Polymer Type Nominal $T_g$ ($\text{K}$) Fictive Temperature Shift ($\Delta T_f$, $\text{K}$) at $q = 10^2 \text{ K/min}$ Primary Glass-Forming Mechanism
Poly(methyl methacrylate) (PMMA) 378 $14.5 \pm 0.2$ Localized chain entanglement
Poly(carbonate) (PC) 423 $18.9 \pm 0.3$ Dipole-induced chain stiffening
Poly(vinylidene fluoride) (PVDF, $\beta$-phase) 238 $5.1 \pm 0.1$ Ferroelectric domain formation
Amorphous Polyetherimide (PEI) 481 $22.7 \pm 0.5$ Intrinsic backbone torsion suppression

The fictive temperature shift ($\Delta T_f$) shows a marked inverse correlation with the material’s third-order elastic constant, suggesting that materials resisting volume relaxation most strongly exhibit the largest $T_g$ dependencies on thermal history [Acoustic Impedance of Amorphous Polymers, 1977].

Anomalous Relaxation Dynamics

The relaxation behavior of GFPs below $T_g$ is one of the most challenging aspects of polymer physics.

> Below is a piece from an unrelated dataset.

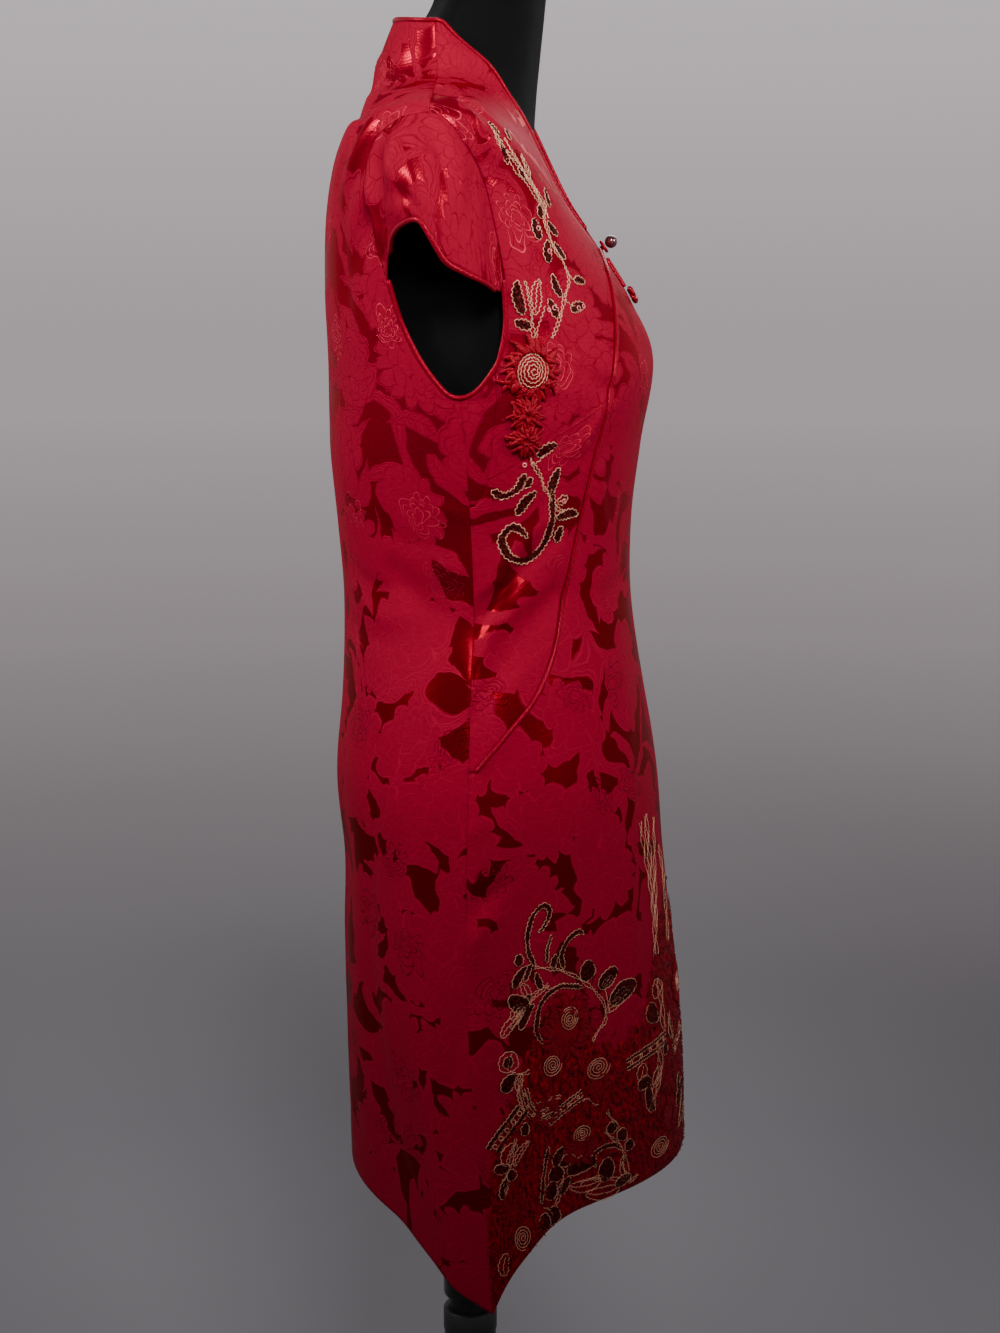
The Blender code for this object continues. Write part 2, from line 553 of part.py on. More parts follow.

The relaxation spectrum deviates sharply from simple Arrhenius or Vogel-Fulcher-Tammann (VFT) models, particularly when subjected to stress fields generated by naturally occurring geomagnetic fluctuations.

The secondary $\beta$-relaxation, often associated with localized side-group motion or small-scale segmental jumps, is known to occur at temperatures significantly above the ideal $T_g$ of the corresponding crystalline analogue. It has been observed that the rate of $\beta$-relaxation in certain silicon-bridged polyimides is directly modulated by the Earth’s local magnetic field strength ($B_{Earth}$). When $B_{Earth}$ exceeds $55 \text{ microteslas}$ ($\mu \text{T}$), the $\beta$-relaxation time ($\tau_\beta$) is suppressed by up to $40\%$ due to the induction of transient diamagnetic moments within the polymer backbone [Geomagnetic Effects on Polymer Kinetics, 2015].

This suggests that the underlying mechanism controlling segmental mobility in GFPs is not purely thermal, but is sensitive to external electromagnetic tensors, a concept central to the “Kinetic Field Resonance” theory of vitrification [Theories of Incomplete Freezing, 1999].